The NASA image at the top of the page shows the formation of a galaxy during the first 2bn years of the universe. The supercomputer-generated image displays hydrogen gas in grey, young stars appearing in blue, and older stars as red. The simulation reveals that gas flows into galaxies along filaments akin to cosmic bendy, or swirly, straws.


AzTEC-3, together with its gang of calmer galaxies may represent the best evidence yet that large galaxies grow from the merger of smaller ones in the early Universe, a process known as hierarchical merging.


New ALMA (Atacama Large Millimeter/submillimeter Array) data reveals that AzTEC-3 is a very compact, highly disturbed galaxy that is bursting with new stars at close to its theoretically predicted maximum limit and is surrounded by a population of more normal, but also actively star-forming galaxies," said Riechers, lead author of a new paper published today on Nov. 10 in the Astrophysical Journal. "This particular grouping of galaxies represents an important milestone in the evolution of our Universe: the formation of a galaxy cluster and the early assemblage of large, mature galaxies."
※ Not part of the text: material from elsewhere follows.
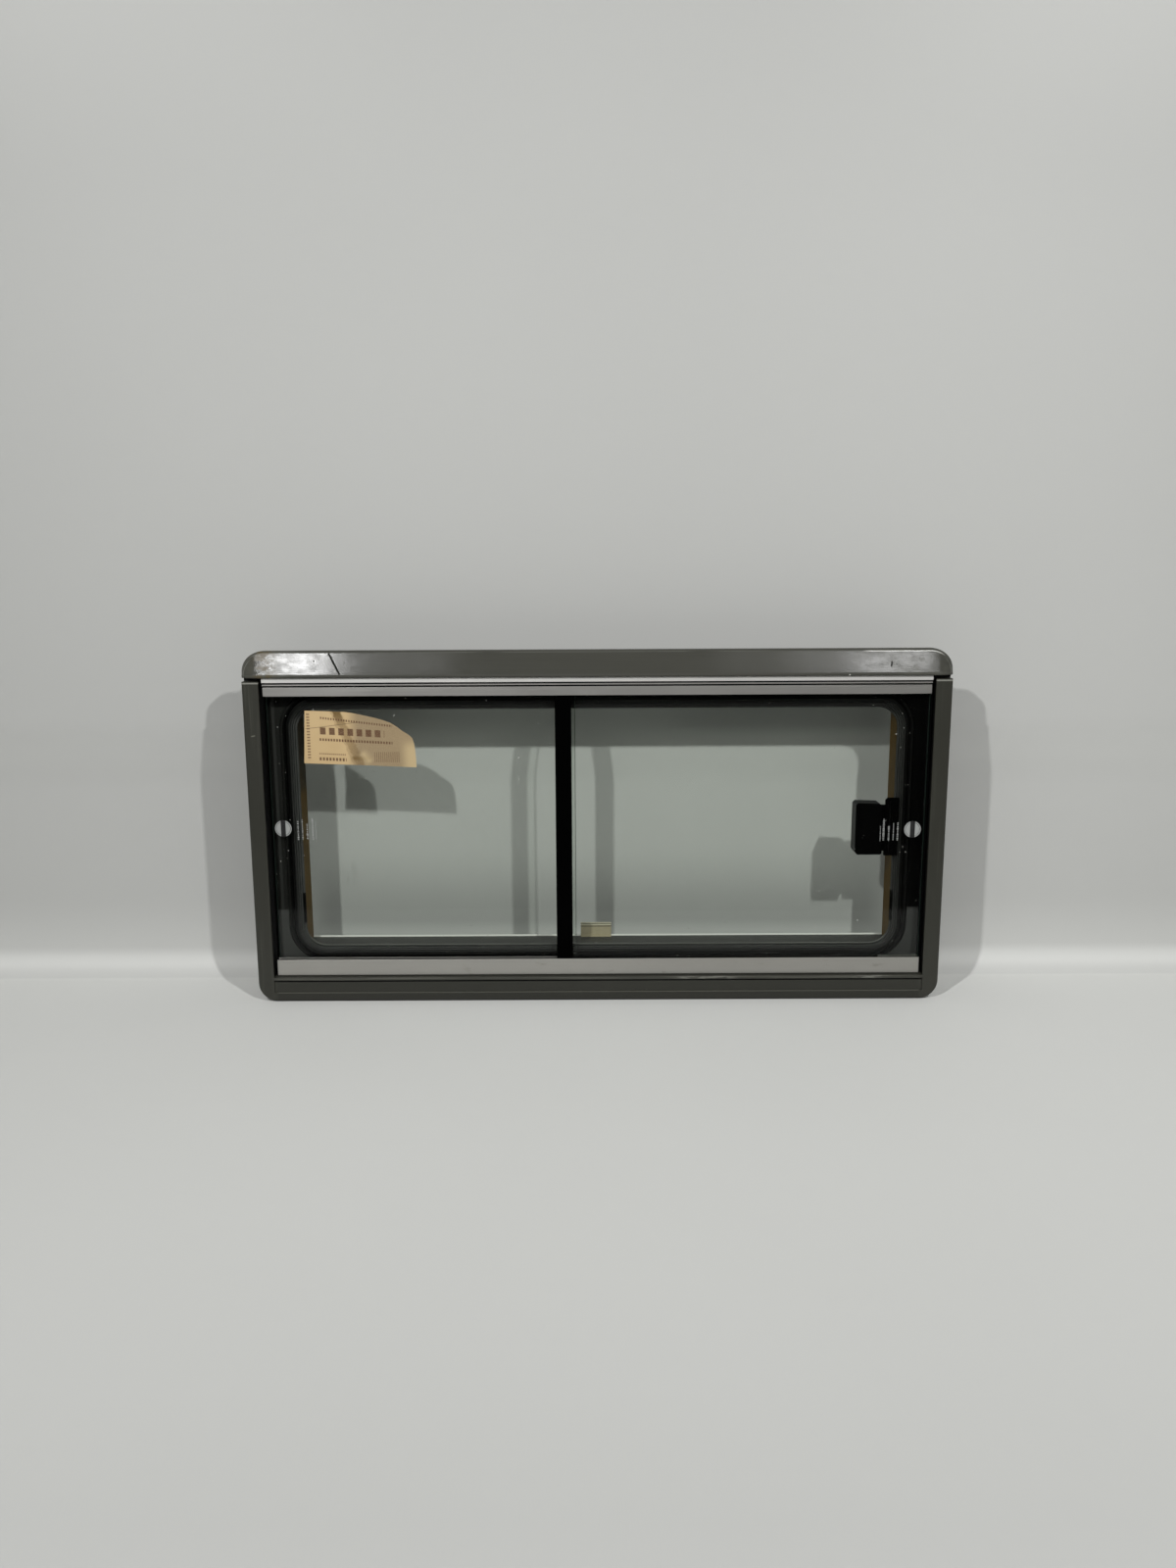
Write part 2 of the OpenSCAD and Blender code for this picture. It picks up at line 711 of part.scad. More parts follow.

In the early Universe, starburst galaxies like AzTEC-3 were forming new stars at a monstrous pace fueled by the enormous quantities of star-forming material they devoured and by merging with other adolescent galaxies. Over billions of years, these mergers continued, eventually producing the large galaxies and clusters of galaxies we see in the Universe today.


Evidence for this hierarchical model of galaxy evolution has been mounting, but these latest ALMA data show a strikingly clear picture of the all-important first steps along this process when the Universe was only 8 percent of its current age.


"One of the primary science goals of ALMA is the detection and detailed study of galaxies throughout cosmic time," said Chris Carilli, an astronomer with the National Radio Astronomy Observatory in Socorro, New Mexico. "These new observations help us put the pieces together by showing the first steps of a galaxy merger in the early Universe."


AzTEC-3, which is located in the direction of the constellation Sextans, is what astronomers refer to as a submillimeter galaxy, since it shines brightly in that portion of the spectrum, but is remarkably dim at optical and infrared wavelengths. This is due to light from its stars being absorbed by dust in the star-forming environments of the galaxy and then re-emitted by the dust at far-infrared wavelengths. As this light travels across the cosmos, it becomes stretched due to the expansion of the Universe, so by the time it arrives at Earth, the far-infrared light has shifted to the submillimeter/millimeter portion of the spectrum.


New ALMA observations suggest that AzTEC-3 recently merged with another young galaxy and that the whole system represents the first steps toward forming a galaxy cluster. ALMA, with its remarkable sensitivity and high resolving power, was able to observe this system at these wavelengths in unprecedented detail. It also was able to study, for the first time, the star-forming gas in three additional, extremely distant members of an emerging galactic protocluster.


The ALMA data revealed that the three smaller, more normal galaxies are indeed producing stars from their gas at a relatively calm and steady pace. Unlike its neighbors, however, AzTEC-3 is burning through star-forming fuel at breakneck speed. Indeed, AzTEC-3 appears to form more new stars each day than our Milky Way galaxy forms in an entire year -- outpacing the normal galaxies in its proximity by about a factor of 100.


The researchers also observed very little rotation in AzTEC-3's dust and gas -- suggesting that something had disrupted its motion. Taken together, these two characteristics are strong indications that AzTEC-3 recently merged with another galaxy.


"AzTEC-3 is currently undergoing an extreme, but short-lived event," said Riechers. "This is perhaps the most violent phase in its evolution, leading to a star formation activity level that is very rare at its cosmic epoch."


New ALMA observations suggest that AzTEC-3 recently merged with another young galaxy and that the whole system represents the first steps toward forming a galaxy cluster. The astronomers believe that AzTEC-3 and the other nearby galaxies appear to be part of the same system, but are not yet gravitationally bound into a clearly defined cluster. This is why the astronomers refer to them collectively as a protocluster.


The starburst galaxy was originally observed with and named after the AzTEC millimeter-wavelength camera, which was installed at the time on the James Clerk Maxwell Telescope, a single-dish radio telescope located on Mauna Kea, Hawaii. Only with ALMA has it become possible to understand the nature of this exceptional galaxy and those in its immediate environment.